## GOAL
Each entry below is to be duplicated verbatim.

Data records
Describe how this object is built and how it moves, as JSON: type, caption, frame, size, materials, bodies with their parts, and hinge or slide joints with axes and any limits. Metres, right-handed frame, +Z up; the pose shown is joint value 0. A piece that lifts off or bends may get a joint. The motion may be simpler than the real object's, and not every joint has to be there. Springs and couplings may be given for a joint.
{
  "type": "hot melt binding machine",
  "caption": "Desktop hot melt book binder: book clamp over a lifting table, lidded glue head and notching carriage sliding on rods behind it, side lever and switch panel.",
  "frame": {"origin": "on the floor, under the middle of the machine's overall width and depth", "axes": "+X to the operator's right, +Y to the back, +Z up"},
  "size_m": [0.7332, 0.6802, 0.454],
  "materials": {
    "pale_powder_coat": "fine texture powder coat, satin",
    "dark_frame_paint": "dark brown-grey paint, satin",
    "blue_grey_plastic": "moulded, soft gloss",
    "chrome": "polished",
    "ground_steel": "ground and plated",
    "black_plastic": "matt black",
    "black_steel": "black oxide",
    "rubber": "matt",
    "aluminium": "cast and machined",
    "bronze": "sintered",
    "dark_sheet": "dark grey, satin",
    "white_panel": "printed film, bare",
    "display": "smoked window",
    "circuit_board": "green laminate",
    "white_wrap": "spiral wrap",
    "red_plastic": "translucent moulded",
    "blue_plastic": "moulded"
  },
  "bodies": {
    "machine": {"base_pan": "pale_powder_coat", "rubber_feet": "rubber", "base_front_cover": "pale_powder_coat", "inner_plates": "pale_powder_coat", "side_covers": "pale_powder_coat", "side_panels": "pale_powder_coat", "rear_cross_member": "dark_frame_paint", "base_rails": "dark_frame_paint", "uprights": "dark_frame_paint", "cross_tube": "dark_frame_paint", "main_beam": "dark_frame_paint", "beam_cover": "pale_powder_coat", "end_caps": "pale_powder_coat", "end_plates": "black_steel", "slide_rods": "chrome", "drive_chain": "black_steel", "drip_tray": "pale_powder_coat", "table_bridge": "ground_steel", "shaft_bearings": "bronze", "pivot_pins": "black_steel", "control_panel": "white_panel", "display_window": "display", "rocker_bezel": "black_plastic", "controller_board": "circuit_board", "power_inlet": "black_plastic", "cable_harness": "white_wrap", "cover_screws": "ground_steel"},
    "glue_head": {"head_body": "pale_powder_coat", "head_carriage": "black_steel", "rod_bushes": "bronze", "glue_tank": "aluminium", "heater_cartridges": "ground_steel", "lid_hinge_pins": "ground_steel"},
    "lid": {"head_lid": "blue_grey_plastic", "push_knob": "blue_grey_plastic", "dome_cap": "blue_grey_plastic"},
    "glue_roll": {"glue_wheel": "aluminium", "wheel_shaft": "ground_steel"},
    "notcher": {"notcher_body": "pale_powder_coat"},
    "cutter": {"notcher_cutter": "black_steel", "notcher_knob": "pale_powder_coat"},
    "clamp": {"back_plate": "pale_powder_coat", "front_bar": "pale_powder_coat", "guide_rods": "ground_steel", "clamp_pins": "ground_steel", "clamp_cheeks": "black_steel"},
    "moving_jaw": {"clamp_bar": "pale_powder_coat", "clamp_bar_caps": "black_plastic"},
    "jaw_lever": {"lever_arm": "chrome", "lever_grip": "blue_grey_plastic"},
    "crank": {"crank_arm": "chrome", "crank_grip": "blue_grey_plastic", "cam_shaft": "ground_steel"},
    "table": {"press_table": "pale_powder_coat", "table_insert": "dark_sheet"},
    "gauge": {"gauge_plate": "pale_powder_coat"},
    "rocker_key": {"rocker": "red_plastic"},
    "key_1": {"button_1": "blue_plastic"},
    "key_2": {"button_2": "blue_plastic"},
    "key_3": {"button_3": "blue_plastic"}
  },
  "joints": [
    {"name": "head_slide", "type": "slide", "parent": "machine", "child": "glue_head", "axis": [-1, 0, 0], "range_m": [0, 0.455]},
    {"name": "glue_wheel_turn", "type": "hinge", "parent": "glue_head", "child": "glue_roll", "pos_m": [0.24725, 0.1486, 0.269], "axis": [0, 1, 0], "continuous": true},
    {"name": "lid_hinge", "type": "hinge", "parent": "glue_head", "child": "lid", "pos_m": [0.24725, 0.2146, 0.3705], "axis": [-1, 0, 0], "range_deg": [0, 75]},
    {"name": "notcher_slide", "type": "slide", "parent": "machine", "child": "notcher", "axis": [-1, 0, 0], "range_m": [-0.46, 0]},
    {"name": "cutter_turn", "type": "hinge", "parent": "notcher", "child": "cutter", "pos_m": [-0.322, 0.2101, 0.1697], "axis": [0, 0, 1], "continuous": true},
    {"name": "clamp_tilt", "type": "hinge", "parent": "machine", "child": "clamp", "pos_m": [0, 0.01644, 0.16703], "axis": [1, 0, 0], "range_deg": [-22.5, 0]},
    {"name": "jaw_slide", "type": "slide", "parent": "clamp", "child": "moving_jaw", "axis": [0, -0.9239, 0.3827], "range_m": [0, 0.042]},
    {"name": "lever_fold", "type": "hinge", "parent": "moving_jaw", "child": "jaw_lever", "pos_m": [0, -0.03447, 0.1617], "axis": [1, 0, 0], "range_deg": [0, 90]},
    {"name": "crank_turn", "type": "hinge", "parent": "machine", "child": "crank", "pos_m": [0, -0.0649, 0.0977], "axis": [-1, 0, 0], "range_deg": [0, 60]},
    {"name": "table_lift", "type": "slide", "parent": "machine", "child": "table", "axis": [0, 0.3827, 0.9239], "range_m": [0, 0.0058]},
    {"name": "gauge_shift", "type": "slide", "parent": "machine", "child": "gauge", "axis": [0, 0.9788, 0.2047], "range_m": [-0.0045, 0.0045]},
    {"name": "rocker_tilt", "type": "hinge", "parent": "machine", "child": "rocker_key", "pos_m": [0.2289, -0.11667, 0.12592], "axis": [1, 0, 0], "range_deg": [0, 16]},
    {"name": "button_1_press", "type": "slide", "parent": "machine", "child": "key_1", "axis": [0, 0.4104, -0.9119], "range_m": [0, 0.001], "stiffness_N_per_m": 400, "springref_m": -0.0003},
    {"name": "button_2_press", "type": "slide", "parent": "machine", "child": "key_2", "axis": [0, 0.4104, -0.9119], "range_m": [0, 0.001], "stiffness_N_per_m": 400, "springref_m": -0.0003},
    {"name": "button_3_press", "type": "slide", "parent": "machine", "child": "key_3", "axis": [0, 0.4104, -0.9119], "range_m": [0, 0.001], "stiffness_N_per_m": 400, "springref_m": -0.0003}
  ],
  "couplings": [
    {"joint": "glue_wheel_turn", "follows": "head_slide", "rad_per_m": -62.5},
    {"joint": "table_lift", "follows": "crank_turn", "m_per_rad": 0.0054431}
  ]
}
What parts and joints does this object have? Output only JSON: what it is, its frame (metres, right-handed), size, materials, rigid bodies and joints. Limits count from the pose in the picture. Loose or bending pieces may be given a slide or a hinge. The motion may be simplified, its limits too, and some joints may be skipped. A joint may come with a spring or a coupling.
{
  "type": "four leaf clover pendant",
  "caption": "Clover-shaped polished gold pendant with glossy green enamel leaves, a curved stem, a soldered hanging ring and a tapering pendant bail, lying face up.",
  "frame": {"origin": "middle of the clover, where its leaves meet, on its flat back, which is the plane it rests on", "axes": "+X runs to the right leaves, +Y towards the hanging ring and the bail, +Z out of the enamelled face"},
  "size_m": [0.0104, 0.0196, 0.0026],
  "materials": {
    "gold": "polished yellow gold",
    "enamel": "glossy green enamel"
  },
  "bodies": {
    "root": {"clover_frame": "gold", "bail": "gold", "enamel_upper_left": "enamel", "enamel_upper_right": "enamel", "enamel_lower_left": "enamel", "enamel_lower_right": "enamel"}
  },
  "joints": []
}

## SOLUTION TO THIS EXERCISE
Describe how this object is built and how it moves, as JSON: type, caption, frame, size, materials, bodies with their parts, and hinge or slide joints with axes and any limits. Metres, right-handed frame, +Z up; the pose shown is joint value 0. A piece that lifts off or bends may get a joint. The motion may be simpler than the real object's, and not every joint has to be there. Springs and couplings may be given for a joint.
{
  "type": "hot melt binding machine",
  "caption": "Desktop hot melt book binder: book clamp over a lifting table, lidded glue head and notching carriage sliding on rods behind it, side lever and switch panel.",
  "frame": {"origin": "on the floor, under the middle of the machine's overall width and depth", "axes": "+X to the operator's right, +Y to the back, +Z up"},
  "size_m": [0.7332, 0.6802, 0.454],
  "materials": {
    "pale_powder_coat": "fine texture powder coat, satin",
    "dark_frame_paint": "dark brown-grey paint, satin",
    "blue_grey_plastic": "moulded, soft gloss",
    "chrome": "polished",
    "ground_steel": "ground and plated",
    "black_plastic": "matt black",
    "black_steel": "black oxide",
    "rubber": "matt",
    "aluminium": "cast and machined",
    "bronze": "sintered",
    "dark_sheet": "dark grey, satin",
    "white_panel": "printed film, bare",
    "display": "smoked window",
    "circuit_board": "green laminate",
    "white_wrap": "spiral wrap",
    "red_plastic": "translucent moulded",
    "blue_plastic": "moulded"
  },
  "bodies": {
    "machine": {"base_pan": "pale_powder_coat", "rubber_feet": "rubber", "base_front_cover": "pale_powder_coat", "inner_plates": "pale_powder_coat", "side_covers": "pale_powder_coat", "side_panels": "pale_powder_coat", "rear_cross_member": "dark_frame_paint", "base_rails": "dark_frame_paint", "uprights": "dark_frame_paint", "cross_tube": "dark_frame_paint", "main_beam": "dark_frame_paint", "beam_cover": "pale_powder_coat", "end_caps": "pale_powder_coat", "end_plates": "black_steel", "slide_rods": "chrome", "drive_chain": "black_steel", "drip_tray": "pale_powder_coat", "table_bridge": "ground_steel", "shaft_bearings": "bronze", "pivot_pins": "black_steel", "control_panel": "white_panel", "display_window": "display", "rocker_bezel": "black_plastic", "controller_board": "circuit_board", "power_inlet": "black_plastic", "cable_harness": "white_wrap", "cover_screws": "ground_steel"},
    "glue_head": {"head_body": "pale_powder_coat", "head_carriage": "black_steel", "rod_bushes": "bronze", "glue_tank": "aluminium", "heater_cartridges": "ground_steel", "lid_hinge_pins": "ground_steel"},
    "lid": {"head_lid": "blue_grey_plastic", "push_knob": "blue_grey_plastic", "dome_cap": "blue_grey_plastic"},
    "glue_roll": {"glue_wheel": "aluminium", "wheel_shaft": "ground_steel"},
    "notcher": {"notcher_body": "pale_powder_coat"},
    "cutter": {"notcher_cutter": "black_steel", "notcher_knob": "pale_powder_coat"},
    "clamp": {"back_plate": "pale_powder_coat", "front_bar": "pale_powder_coat", "guide_rods": "ground_steel", "clamp_pins": "ground_steel", "clamp_cheeks": "black_steel"},
    "moving_jaw": {"clamp_bar": "pale_powder_coat", "clamp_bar_caps": "black_plastic"},
    "jaw_lever": {"lever_arm": "chrome", "lever_grip": "blue_grey_plastic"},
    "crank": {"crank_arm": "chrome", "crank_grip": "blue_grey_plastic", "cam_shaft": "ground_steel"},
    "table": {"press_table": "pale_powder_coat", "table_insert": "dark_sheet"},
    "gauge": {"gauge_plate": "pale_powder_coat"},
    "rocker_key": {"rocker": "red_plastic"},
    "key_1": {"button_1": "blue_plastic"},
    "key_2": {"button_2": "blue_plastic"},
    "key_3": {"button_3": "blue_plastic"}
  },
  "joints": [
    {"name": "head_slide", "type": "slide", "parent": "machine", "child": "glue_head", "axis": [-1, 0, 0], "range_m": [0, 0.455]},
    {"name": "glue_wheel_turn", "type": "hinge", "parent": "glue_head", "child": "glue_roll", "pos_m": [0.24725, 0.1486, 0.269], "axis": [0, 1, 0], "continuous": true},
    {"name": "lid_hinge", "type": "hinge", "parent": "glue_head", "child": "lid", "pos_m": [0.24725, 0.2146, 0.3705], "axis": [-1, 0, 0], "range_deg": [0, 75]},
    {"name": "notcher_slide", "type": "slide", "parent": "machine", "child": "notcher", "axis": [-1, 0, 0], "range_m": [-0.46, 0]},
    {"name": "cutter_turn", "type": "hinge", "parent": "notcher", "child": "cutter", "pos_m": [-0.322, 0.2101, 0.1697], "axis": [0, 0, 1], "continuous": true},
    {"name": "clamp_tilt", "type": "hinge", "parent": "machine", "child": "clamp", "pos_m": [0, 0.01644, 0.16703], "axis": [1, 0, 0], "range_deg": [-22.5, 0]},
    {"name": "jaw_slide", "type": "slide", "parent": "clamp", "child": "moving_jaw", "axis": [0, -0.9239, 0.3827], "range_m": [0, 0.042]},
    {"name": "lever_fold", "type": "hinge", "parent": "moving_jaw", "child": "jaw_lever", "pos_m": [0, -0.03447, 0.1617], "axis": [1, 0, 0], "range_deg": [0, 90]},
    {"name": "crank_turn", "type": "hinge", "parent": "machine", "child": "crank", "pos_m": [0, -0.0649, 0.0977], "axis": [-1, 0, 0], "range_deg": [0, 60]},
    {"name": "table_lift", "type": "slide", "parent": "machine", "child": "table", "axis": [0, 0.3827, 0.9239], "range_m": [0, 0.0058]},
    {"name": "gauge_shift", "type": "slide", "parent": "machine", "child": "gauge", "axis": [0, 0.9788, 0.2047], "range_m": [-0.0045, 0.0045]},
    {"name": "rocker_tilt", "type": "hinge", "parent": "machine", "child": "rocker_key", "pos_m": [0.2289, -0.11667, 0.12592], "axis": [1, 0, 0], "range_deg": [0, 16]},
    {"name": "button_1_press", "type": "slide", "parent": "machine", "child": "key_1", "axis": [0, 0.4104, -0.9119], "range_m": [0, 0.001], "stiffness_N_per_m": 400, "springref_m": -0.0003},
    {"name": "button_2_press", "type": "slide", "parent": "machine", "child": "key_2", "axis": [0, 0.4104, -0.9119], "range_m": [0, 0.001], "stiffness_N_per_m": 400, "springref_m": -0.0003},
    {"name": "button_3_press", "type": "slide", "parent": "machine", "child": "key_3", "axis": [0, 0.4104, -0.9119], "range_m": [0, 0.001], "stiffness_N_per_m": 400, "springref_m": -0.0003}
  ],
  "couplings": [
    {"joint": "glue_wheel_turn", "follows": "head_slide", "rad_per_m": -62.5},
    {"joint": "table_lift", "follows": "crank_turn", "m_per_rad": 0.0054431}
  ]
}
What parts and joints does this object have? Output only JSON: what it is, its frame (metres, right-handed), size, materials, rigid bodies and joints. Limits count from the pose in the picture. Loose or bending pieces may be given a slide or a hinge. The motion may be simplified, its limits too, and some joints may be skipped. A joint may come with a spring or a coupling.
{
  "type": "four leaf clover pendant",
  "caption": "Clover-shaped polished gold pendant with glossy green enamel leaves, a curved stem, a soldered hanging ring and a tapering pendant bail, lying face up.",
  "frame": {"origin": "middle of the clover, where its leaves meet, on its flat back, which is the plane it rests on", "axes": "+X runs to the right leaves, +Y towards the hanging ring and the bail, +Z out of the enamelled face"},
  "size_m": [0.0104, 0.0196, 0.0026],
  "materials": {
    "gold": "polished yellow gold",
    "enamel": "glossy green enamel"
  },
  "bodies": {
    "root": {"clover_frame": "gold", "bail": "gold", "enamel_upper_left": "enamel", "enamel_upper_right": "enamel", "enamel_lower_left": "enamel", "enamel_lower_right": "enamel"}
  },
  "joints": []
}